The input to the ``ettdt'' program consists of the three files produced by the ``inferhap'' program plus the ``cladogram file''. The cladogram file is a plain ASCII text file with one line per edge of the cladogram diagram. Each line consists of the haplotype codes for the two nodes at either end of the edge, separated by space(s) or tab(s). The edges may be listed in any order, and the nodes for each edge may be listed in either order.

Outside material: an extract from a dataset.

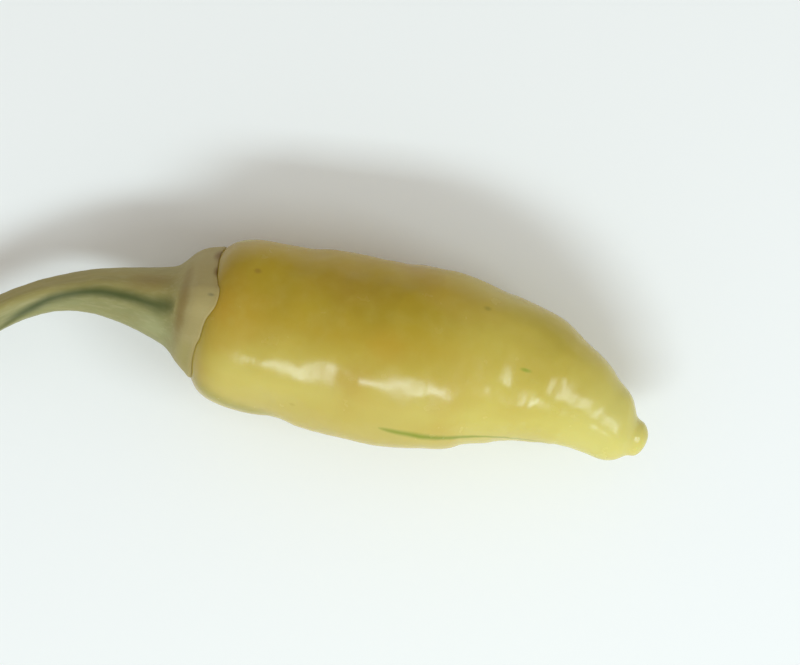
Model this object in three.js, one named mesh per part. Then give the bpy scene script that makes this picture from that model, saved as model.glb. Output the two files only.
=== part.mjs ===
// A chilli pepper as picked, lying on its side: the pod, and the stalk that widens into the calyx
// seated on the pod's shoulder. +X runs from the stalk's end towards the pod's tip and +Z is up.
// The origin is on the patch of belly that the pod rests on, at Z = 0.
// Both pieces are turned about one curved axis, on which a station is a distance in millimetres
// from the pod's base: below zero along the stalk, above zero along the pod.
import * as THREE from "three";

const { clamp, degToRad, lerp, mapLinear, smoothstep } = THREE.MathUtils;

// Pod
const POD_LENGTH = 57.6; // straight from the base to the tip
const POD_WIDTH = 22.7; // across the belly, seen from above
const POD_HEIGHT = 21.1; // through the belly, as it lies
const CHAMBERS = 3; // seed chambers, one of them underneath
const CHAMBER_SWELL = 0.15; // how far each of them swells the skin

// Stalk
const STALK_LENGTH = 33; // along its axis, from the pod's base to the end
const STALK_STRAIGHT = 8; // the stretch next to the pod that has no bend
const STALK_BEND_RADIUS = 24; // of the arc that the rest follows
const STALK_HEADING = 12.5; // degrees that the straight stretch turns from -X towards +Y
const STALK_DROOP = 2; // how much lower its end is than its root
const STALK_DIAMETER = 4.15; // of the slender stretch
const STALK_RIDGES = 5;
const RIDGE_HEIGHT = 0.12; // from the mean surface to a ridge's crest
const JOINT_DIAMETER = 4.9; // of the thickened end, where it parted from the plant
const JOINT_LENGTH = 3.5;

// Calyx
const NECK_DIAMETER = 8; // where the stalk has thickened and the calyx starts to spread
const NECK_LENGTH = 6; // from the pod's base to the neck
const NECK_TAPER = 12; // the stretch over which the slender stalk thickens to the neck
const CALYX_REACH = 2; // how far the rim reaches over the shoulder, along the axis
const CALYX_THICKNESS = 0.4; // of the skirt at its rim
const CALYX_LOBES = 5;
const LOBE_REACH = 0.4; // how far each lobe of the rim runs out, and the rim between draws back
const LOBE_TURN = 77; // degrees from +Y over the top to the first lobe
const SEAT_GAP = 0.3; // between the calyx and the shoulder that it seats on

// Fineness of the facets
const SIDES = 36;
const POD_STATIONS = 38;
const STALK_STATIONS = 30;
const SEAT_STATIONS = 7;
const FINE_STEPS = 600; // along the pod's outline, where it is measured
const AXIS_STEPS = 40; // between two neighbouring points of the axis, where it is measured
const STALK_AXIS_POINTS = 8;

const HALF_WIDTH = POD_WIDTH / 2;
const ROUNDNESS = POD_HEIGHT / POD_WIDTH;
const UNDER = -Math.PI / 2;

// The pod's axis: X and Y from the belly, in pod lengths, and how much lower it is there than half
// the pod's height. It bows to +Y and hooks to -Y at the tip, and lies nearly level, so the pod
// rests on its belly, which is pressed flat where the lowest chamber swells it, and its tip is
// clear of the surface.
const POD_AXIS = [
  [-0.429, 0.091, 0.9],
  [-0.321, 0.064, 0.75],
  [-0.2, 0.039, 0.55],
  [0, -0.001, 0.15],
  [0.08, -0.011, 0.25],
  [0.165, -0.021, 0.3],
  [0.286, -0.052, 0.35],
  [0.38, -0.1, 0.4],
  [0.467, -0.162, 0.5],
  [0.532, -0.186, 0.6],
];

// The pod's outline: station as a share of the axis, and radius as a share of the half width.
// The base is a low dome, and the tip a blunt nub.
const POD_OUTLINE = [
  [0, 0],
  [0.01, 0.45],
  [0.022, 0.64],
  [0.038, 0.765],
  [0.058, 0.85],
  [0.1, 0.915],
  [0.2, 0.94],
  [0.32, 0.98],
  [0.43, 1],
  [0.52, 0.965],
  [0.62, 0.86],
  [0.72, 0.735],
  [0.81, 0.58],
  [0.88, 0.44],
  [0.935, 0.355],
  [0.951, 0.295],
  [0.967, 0.21],
  [0.984, 0.18],
  [0.992, 0.14],
  [0.998, 0.075],
  [1, 0],
];

// A smooth curve that doesn't overshoot where its points are unevenly spaced.
const smooth = (points) => new THREE.CatmullRomCurve3(points, false, "centripetal");
const flat = ([x, y]) => new THREE.Vector3(x, y, 0);

// The height of a finely divided outline at a station.
function heightOn(outline, station) {
  const next = outline.findIndex((p) => p.x >= station);
  if (next < 1) return outline.at(next).y;
  const [a, b] = [outline[next - 1], outline[next]];
  return mapLinear(station, a.x, b.x, a.y, b.y);
}

// How far the seed chambers swell the pod at a share of its axis. They die out at its ends.
const chamberSwell = (share, angle) =>
  CHAMBER_SWELL * Math.max(0, Math.sin(Math.PI * share)) * Math.cos(CHAMBERS * (angle - UNDER));

// The pod's axis from its base to its tip.
const podAxisPoints = () =>
  POD_AXIS.map(
    ([x, y, low]) => new THREE.Vector3(x * POD_LENGTH, y * POD_LENGTH, POD_HEIGHT / 2 - low),
  );

// The stalk's axis from its end to just short of the pod's base: an arc, then a straight.
function stalkAxisPoints(base) {
  const heading = degToRad(STALK_HEADING);
  const along = new THREE.Vector2(-Math.cos(heading), Math.sin(heading));
  const inward = new THREE.Vector2(-along.y, along.x); // towards the arc's centre
  const points = [];
  for (let i = STALK_AXIS_POINTS; i > 0; i--) {
    const share = i / STALK_AXIS_POINTS;
    const straight = Math.min(STALK_LENGTH * share, STALK_STRAIGHT);
    const turn = (STALK_LENGTH * share - straight) / STALK_BEND_RADIUS;
    const plan = new THREE.Vector2(base.x, base.y)
      .addScaledVector(along, straight + STALK_BEND_RADIUS * Math.sin(turn))
      .addScaledVector(inward, STALK_BEND_RADIUS * (1 - Math.cos(turn)));
    points.push(new THREE.Vector3(plan.x, plan.y, base.z - STALK_DROOP * share ** 2));
  }
  return points;
}

const podPoints = podAxisPoints();
const stalkPoints = stalkAxisPoints(podPoints[0]);
const axis = smooth([...stalkPoints, ...podPoints]);
axis.arcLengthDivisions = AXIS_STEPS * (stalkPoints.length + podPoints.length - 1);
const lengths = axis.getLengths();
const axisLength = lengths.at(-1);
const baseLength = lengths[AXIS_STEPS * stalkPoints.length];
const podAxisLength = axisLength - baseLength;

// The point at a station, a radius and an angle about the axis, where 0 is level and towards +Y.
// round is the section's height as a share of its width.
function place({ station, radius, round }, angle) {
  const share = clamp((baseLength + station) / axisLength, 0, 1);
  const ahead = axis.getTangentAt(share);
  const side = new THREE.Vector3(-ahead.y, ahead.x, 0).normalize();
  const up = new THREE.Vector3().crossVectors(ahead, side);
  return axis
    .getPointAt(share)
    .addScaledVector(side, radius * Math.cos(angle))
    .addScaledVector(up, radius * round * Math.sin(angle));
}

// Turns an outline of stations and radii about the axis, into a closed mesh. shaped returns the
// station, radius and roundness that a point of it has at its angle. A facet faces straight down,
// and what would press below the surface that the pepper lies on is flattened against it.
function turned(outline, shaped) {
  const profile = outline.map((p) => new THREE.Vector2(p.y, p.x));
  const geometry = new THREE.LatheGeometry(profile, SIDES);
  const position = geometry.getAttribute("position");
  const halfFacet = Math.PI / SIDES;
  for (let i = 0; i < position.count; i++) {
    const [x, station, z] = [position.getX(i), position.getY(i), position.getZ(i)];
    const angle = Math.atan2(x, z) + halfFacet;
    const point = place(shaped(station, Math.hypot(x, z), angle), angle);
    position.setXYZ(i, point.x, point.y, Math.max(0, point.z));
  }
  geometry.deleteAttribute("normal");
  geometry.deleteAttribute("uv");
  geometry.computeVertexNormals();
  return geometry;
}

const podOutline = smooth(
  POD_OUTLINE.map(([share, radius]) => flat([share * podAxisLength, radius * HALF_WIDTH])),
);
const podSkin = podOutline.getSpacedPoints(FINE_STEPS);
const podRadius = (station) => heightOn(podSkin, station);

function podGeometry() {
  return turned(podOutline.getSpacedPoints(POD_STATIONS), (station, radius, angle) => ({
    station,
    radius: radius + chamberSwell(station / podAxisLength, angle),
    round: ROUNDNESS,
  }));
}

// The seat: the pod's outline from the rim back to the middle of the base, clear of it by the gap.
function seatOutline() {
  const rimAt = podSkin.findIndex((p) => p.x >= CALYX_REACH) / FINE_STEPS;
  const points = [];
  for (let i = 0; i < SEAT_STATIONS; i++) {
    const at = rimAt * (1 - i / SEAT_STATIONS);
    const ahead = podOutline.getTangentAt(at);
    const outwards = new THREE.Vector3(-ahead.y, ahead.x, 0);
    points.push(podOutline.getPointAt(at).addScaledVector(outwards, SEAT_GAP));
  }
  return [...points, new THREE.Vector3(-SEAT_GAP, 0, 0)];
}

// The stalk and calyx in one outline: the rounded end, the stalk, its thickening to the neck, the
// flare of the calyx out to the rim, and back along the seat. The shares between two sizes set
// how full each curve is.
function stalkOutline() {
  const slender = STALK_DIAMETER / 2;
  const joint = JOINT_DIAMETER / 2;
  const neck = NECK_DIAMETER / 2;
  const seat = seatOutline();
  const rim = podRadius(CALYX_REACH) + SEAT_GAP + CALYX_THICKNESS;
  const outer = smooth(
    [
      [-STALK_LENGTH, 0.8 * joint],
      [-STALK_LENGTH + 0.2 * JOINT_LENGTH, joint],
      [-STALK_LENGTH + JOINT_LENGTH, lerp(slender, joint, 0.15)],
      [-NECK_LENGTH - NECK_TAPER, slender],
      [-NECK_LENGTH - 0.5 * NECK_TAPER, lerp(slender, neck, 0.38)],
      [-NECK_LENGTH, neck],
      [-0.5 * NECK_LENGTH, lerp(neck, rim, 0.2)],
      [0, lerp(neck, rim, 0.75)],
      [0.5 * CALYX_REACH, lerp(neck, rim, 0.89)],
      [CALYX_REACH, rim],
    ].map(flat),
  ).getSpacedPoints(STALK_STATIONS);
  return [new THREE.Vector3(-STALK_LENGTH, 0, 0), ...outer, ...seat];
}

function stalkGeometry() {
  const firstLobe = degToRad(LOBE_TURN);
  return turned(stalkOutline(), (station, radius, angle) => {
    const onStalk = 1 - smoothstep(station, -NECK_LENGTH, 0);
    const onSkirt = smoothstep(station, 0, CALYX_REACH);
    const moved = station + LOBE_REACH * onSkirt * Math.cos(CALYX_LOBES * (angle - firstLobe));
    const follow = podRadius(Math.max(0, moved)) - podRadius(Math.max(0, station));
    const ridge = RIDGE_HEIGHT * onStalk * Math.cos(STALK_RIDGES * angle);
    return {
      station: moved,
      radius:
        radius +
        follow +
        chamberSwell(moved / podAxisLength, angle) +
        ridge * Math.min(1, (2 * radius) / STALK_DIAMETER),
      round: lerp(ROUNDNESS, 1, onStalk),
    };
  });
}

function piece(name, geometry, material) {
  const mesh = new THREE.Mesh(geometry, new THREE.MeshStandardMaterial(material));
  mesh.name = name;
  return mesh;
}

const pepper = new THREE.Group();
pepper.add(
  piece("pod", podGeometry(), { color: 0xd8c86a, roughness: 0.3, metalness: 0 }),
  piece("stalk_with_calyx", stalkGeometry(), { color: 0xb8ad7a, roughness: 0.6, metalness: 0 }),
);

export default pepper;
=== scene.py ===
# A short, plump chilli pepper as picked, lying on its side. Lengths are in millimetres where they
# are named, and MM turns them into metres where a mesh is made.
import math

import bpy
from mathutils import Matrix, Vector


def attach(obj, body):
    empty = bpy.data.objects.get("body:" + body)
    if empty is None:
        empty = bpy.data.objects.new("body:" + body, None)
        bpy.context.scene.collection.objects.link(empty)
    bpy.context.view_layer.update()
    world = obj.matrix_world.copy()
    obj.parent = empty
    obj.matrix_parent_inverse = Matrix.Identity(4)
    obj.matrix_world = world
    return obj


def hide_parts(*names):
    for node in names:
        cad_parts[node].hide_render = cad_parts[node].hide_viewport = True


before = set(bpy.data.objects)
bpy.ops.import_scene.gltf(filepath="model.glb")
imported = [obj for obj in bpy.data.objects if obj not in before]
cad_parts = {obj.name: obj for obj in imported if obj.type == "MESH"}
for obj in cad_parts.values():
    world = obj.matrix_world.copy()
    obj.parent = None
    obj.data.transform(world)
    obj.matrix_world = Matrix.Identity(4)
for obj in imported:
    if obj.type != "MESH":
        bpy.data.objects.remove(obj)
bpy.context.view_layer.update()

# The line it grew along. Both pieces are turned about one curved line: the stalk bends in an arc,
# and the pod is nearly straight but hooks towards -Y at its tip. A station is a distance along the
# line from the pod's base, below zero on the stalk.

MM = 0.001
LINE_STEPS = 40  # measured steps between two neighbouring points of a line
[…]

Simply running ettdt performs the ET-TDT analysis on the data in counts.dat, unamb.dat and amb.dat according to the cladogram described in the file ``cladogram''. The optional run-string parameters are listed here. As for ``inferhap'' only two letters are needed, and they may be included in any order.

argument default meaning
cl[adefile]= cladogram name of cladogram file
fi[lenum]= (blank) XX in markerXX.dat for marker file name
al[pha]= 0.05 type 1 error level desired
bo[nferroni]= 1 0 means don't use Bonferonni correction
ve[rbose]= 0 1 prints more detail
re[jectids]=   codes for brief output format (see below)
th[isthetaeq1]= 0 haplotype code that is considered to have theta=1

The brief output format allows you to specify 1 or more (say, R) edges to monitor. Then the output consists only of R+1 numbers, where the first number is the total number of rejected edge collapses, and the additional numbers are zero or one to indicate collapse or no collapse for each of the R specified edges. This output format is useful for simulation studies. The argument for ``rejectids='' is easiest to specify after running the program with ``ve=1''. The argument takes the form re=a:b[,c:d[...]] where each comma separated sub-argument is a separate edge to test, and the codes separated by a colon are the first (or only) haplotype codes listed in the ``ve=1'' output for the first two ``Check'' output items that are separated by an ``x''. (See example below.)

The default ``ve=0'' output format only prints the final cladogram in a one line per node format. A sample final cladogram output is

Cladogram:
 O1: (1,2) -> [4,3]  theta=2.21
 O3: (3) -> [1]  theta=1.01
 O4: (4,5,0) -> [6,1]  theta=1
 O6: (6,7,8) -> [4]  theta=2.08

This cladogram has four ``open'' nodes. (Open nodes must remain uncollapsed.) The numbers in parentheses mean that the node nominally labelled ``O1'' contains haplotypes 1 and 2. The numbers in square brackets mean that this node is connected to nodes ``O4'' and ``O3''. The estimated theta for this node is 2.21. Further study of this cladogram printout reveals that the collapsed cladogram has the form (3)-(1,2)-(4,5,0)-(6,7,8), where the nodes consisting of haplotypes 1 and 2 and of 6, 7 and 8 have higher haplotype relative risk.

Using the optional ``ve=1'' format the printout first shows the initial cladogram using the labels ``T'' for a terminal node (will attempt to collapse in this iteration), ``O'' for a node that will remain open, and a blank for nodes that are neither terminal nor already checked. The printout then shows collapses checked for the current iteration, the score test p-value and whether collapsing is accepted or rejected. At the end of each iteration a new cladogram is printed. If there are still terminal nodes, another iteration is performed.